Over time, this creates a more continuous experience where learning happens alongside usage, rather than before or after it.
Even with these improvements, one challenge remains central.
After registering an ENS name, many users are not sure what to do next.
The process of getting a name has become significantly smoother, but the path from ownership to utility is still evolving. Without clear direction, it is easy for users to register a name and then disengage.
Addressing this gap is a key focus for the App.
Onboarding, profile creation, and guiding users toward meaningful ways to use their name are all part of building a more complete experience. The goal is not only to make ENS easy to access, but to make its value immediately clear.
This is also where the relationship between the App and the Explorer becomes important.
The App is designed to be focused and opinionated. It prioritizes clarity, speed, and ease of use. For most users, it will be the primary way they interact with ENS.
The Explorer, on the other hand, is designed for depth. It exposes the full state of the system, including detailed configuration, history, and roles. It is where builders and advanced users go when they need precision and control.
Rather than trying to combine these into a single experience, ENS treats them as complementary tools.
The App is able to stay simple because the Explorer exists. At the same time, the Explorer can remain comprehensive without needing to optimize for simplicity.

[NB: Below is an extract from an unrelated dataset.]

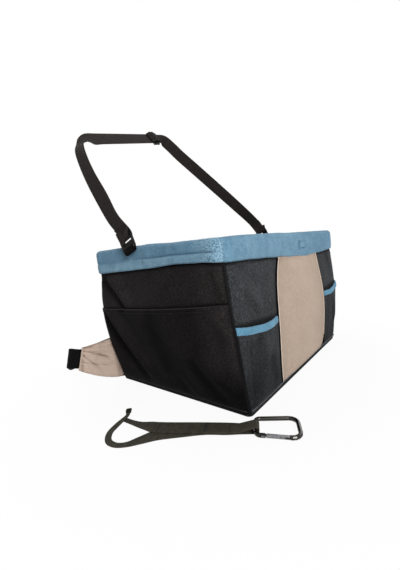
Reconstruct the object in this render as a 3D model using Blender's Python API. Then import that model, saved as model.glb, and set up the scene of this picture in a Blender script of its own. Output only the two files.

Getting an ENS name is becoming something that feels closer to claiming a username than navigating a series of onchain steps, and understanding what to do next is gradually becoming part of the product itself rather than something you have to figure out elsewhere.
More than anything, the App reflects a shift in how ENS is thinking about identity. It is not just about making the underlying system more powerful, but about making that system feel coherent and usable at the point where people actually interact with it.
ENS has always been infrastructure, but the App is where that infrastructure starts to take on a clear shape as a product, and where the experience of identity on ENS becomes easier to understand and use.